## Written request
Reproduce the listing below verbatim.

## Supplied information
--- Begin ---

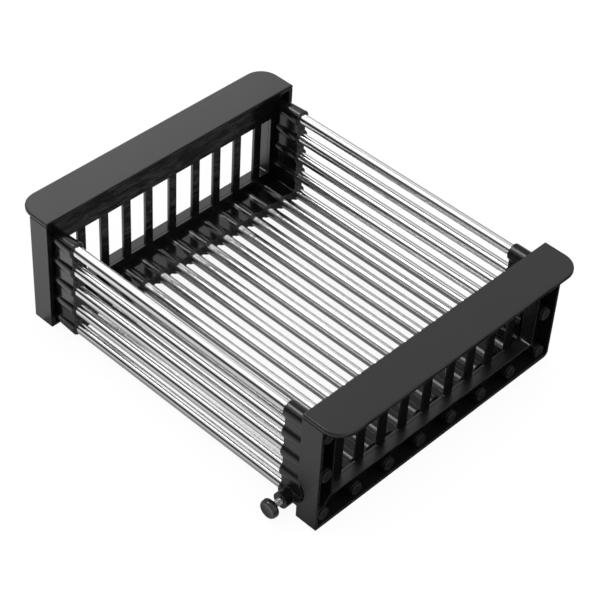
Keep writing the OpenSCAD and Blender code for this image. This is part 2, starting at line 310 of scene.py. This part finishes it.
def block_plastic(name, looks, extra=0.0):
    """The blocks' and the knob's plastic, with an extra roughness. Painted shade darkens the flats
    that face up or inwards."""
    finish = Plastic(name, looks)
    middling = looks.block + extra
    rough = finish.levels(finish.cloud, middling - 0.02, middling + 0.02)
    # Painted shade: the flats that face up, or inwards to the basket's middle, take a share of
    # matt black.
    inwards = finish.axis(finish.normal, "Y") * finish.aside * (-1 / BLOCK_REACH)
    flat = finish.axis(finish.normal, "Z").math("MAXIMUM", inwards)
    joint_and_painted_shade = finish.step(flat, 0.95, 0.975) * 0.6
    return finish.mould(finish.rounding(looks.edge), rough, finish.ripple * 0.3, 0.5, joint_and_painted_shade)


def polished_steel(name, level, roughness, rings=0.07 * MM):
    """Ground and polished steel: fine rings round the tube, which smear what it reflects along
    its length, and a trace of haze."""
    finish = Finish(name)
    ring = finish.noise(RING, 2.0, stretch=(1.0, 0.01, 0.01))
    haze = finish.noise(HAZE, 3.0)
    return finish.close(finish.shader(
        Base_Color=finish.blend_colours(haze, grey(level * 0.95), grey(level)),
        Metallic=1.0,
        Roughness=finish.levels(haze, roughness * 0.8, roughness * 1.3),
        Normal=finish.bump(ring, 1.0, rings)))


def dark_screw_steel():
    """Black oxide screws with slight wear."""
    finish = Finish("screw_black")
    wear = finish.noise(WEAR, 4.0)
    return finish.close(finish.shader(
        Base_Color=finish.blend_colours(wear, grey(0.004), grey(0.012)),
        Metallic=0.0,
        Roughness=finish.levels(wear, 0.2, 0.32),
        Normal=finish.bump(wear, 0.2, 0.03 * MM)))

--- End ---

## Task output
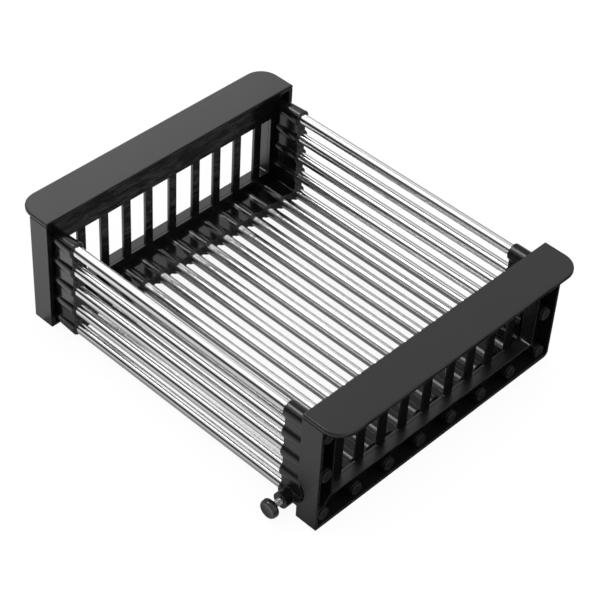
Keep writing the OpenSCAD and Blender code for this image. This is part 2, starting at line 310 of scene.py. This part finishes it.
def block_plastic(name, looks, extra=0.0):
    """The blocks' and the knob's plastic, with an extra roughness. Painted shade darkens the flats
    that face up or inwards."""
    finish = Plastic(name, looks)
    middling = looks.block + extra
    rough = finish.levels(finish.cloud, middling - 0.02, middling + 0.02)
    # Painted shade: the flats that face up, or inwards to the basket's middle, take a share of
    # matt black.
    inwards = finish.axis(finish.normal, "Y") * finish.aside * (-1 / BLOCK_REACH)
    flat = finish.axis(finish.normal, "Z").math("MAXIMUM", inwards)
    joint_and_painted_shade = finish.step(flat, 0.95, 0.975) * 0.6
    return finish.mould(finish.rounding(looks.edge), rough, finish.ripple * 0.3, 0.5, joint_and_painted_shade)


def polished_steel(name, level, roughness, rings=0.07 * MM):
    """Ground and polished steel: fine rings round the tube, which smear what it reflects along
    its length, and a trace of haze."""
    finish = Finish(name)
    ring = finish.noise(RING, 2.0, stretch=(1.0, 0.01, 0.01))
    haze = finish.noise(HAZE, 3.0)
    return finish.close(finish.shader(
        Base_Color=finish.blend_colours(haze, grey(level * 0.95), grey(level)),
        Metallic=1.0,
        Roughness=finish.levels(haze, roughness * 0.8, roughness * 1.3),
        Normal=finish.bump(ring, 1.0, rings)))


def dark_screw_steel():
    """Black oxide screws with slight wear."""
    finish = Finish("screw_black")
    wear = finish.noise(WEAR, 4.0)
    return finish.close(finish.shader(
        Base_Color=finish.blend_colours(wear, grey(0.004), grey(0.012)),
        Metallic=0.0,
        Roughness=finish.levels(wear, 0.2, 0.32),
        Normal=finish.bump(wear, 0.2, 0.03 * MM)))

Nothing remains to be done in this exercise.